The 43-year-old Wagner, who a decade ago gave up corporate law to start Broadcast.com with Cuban, is hoping to become as big a deal in Hollywood as his buddy is in hoops. He has spent the past two years studying show business and making friends, from A-list actors to producers. Now, through a string of investments and acquisitions, he controls a tiny piece of Hollywood's action -- from movie set to cinema to satellite dish, a sort of miniature version of the old studio system.

Wagner's angle is that by controlling properties, from filmmaking to distribution, he can create a laboratory to test digital technologies. They enable him to perform functions like gathering data on potential audiences and using digital projectors to save on printing and shipping costs.
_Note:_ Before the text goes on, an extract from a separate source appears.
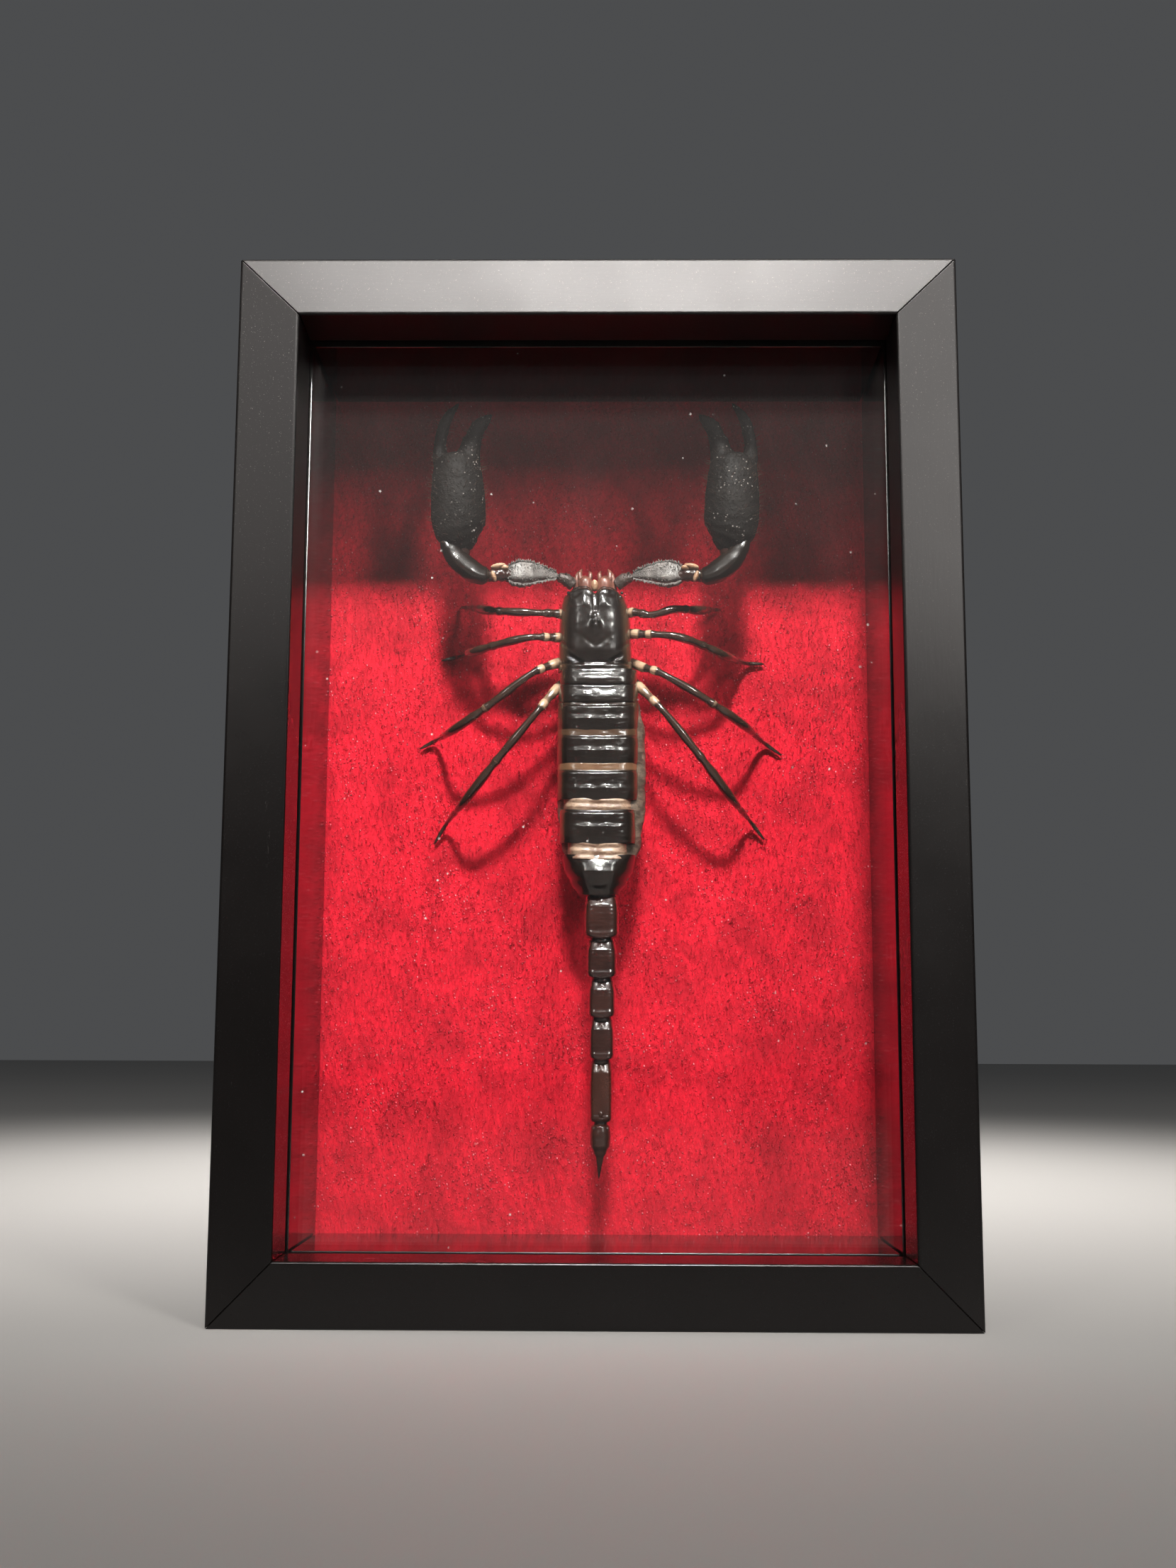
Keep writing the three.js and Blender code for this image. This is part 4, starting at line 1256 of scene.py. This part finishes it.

Instead of worrying that piracy will hurt his box-office, Wagner later this year will try releasing films simultaneously in his theaters, on DVD, and on one of the two cable channels he owns with Cuban, collapsing Hollywood's drawn-out release schedules.

Wagner, the son of a Gary (Ind.) dentist, has a pragmatic, average-Joe style that's appealing to some industry vets. Already he's palling around with Robert De Niro and making movies with director Steven Soderbergh. Says Jane Rosenthal, co-founder, with De Niro, of Tribeca Productions Inc.: "Todd's not a dabbler. He'll be a major player."

So far, he's anything but major. Still, he has shown how shrewd he can be. In the late 1990s, when outside investors began to take note of Broadcast.com, he and Cuban kept control in their hands and rebuffed attempts to bring in more seasoned management. After selling to Yahoo! Inc. (YHOO ) in 1999 for $5.7 billion, Cuban used his proceeds to buy the Dallas Mavericks. Wagner went in a different direction, starting a foundation for underprivileged kids.

Film buff Wagner was soon taking an interest in Hollywood. He and Cuban eventually bought into entertainment companies such as producer Lions Gate Entertainment and distributor Magnolia Pictures. In late 2001, the pair bought Rysher Entertainment and last year Landmark Theatre Corp., a chain of neglected art-house cinemas. The two are also backing feature films, including the just-released Godsend, starring De Niro, and films shot in high definition.

If Wagner can find magic in his motley bunch of companies, it might one day give him Steve Jobs-like cachet. "There are going to be a lot more Mark Cubans and Todd Wagners in the next decade than Sumner Redstones and Rupert Murdochs," says Gartner G2 analyst Mike McGuire. Maybe so, but Wagner first needs to show he's more than just another rich guy playing mogul among the stars.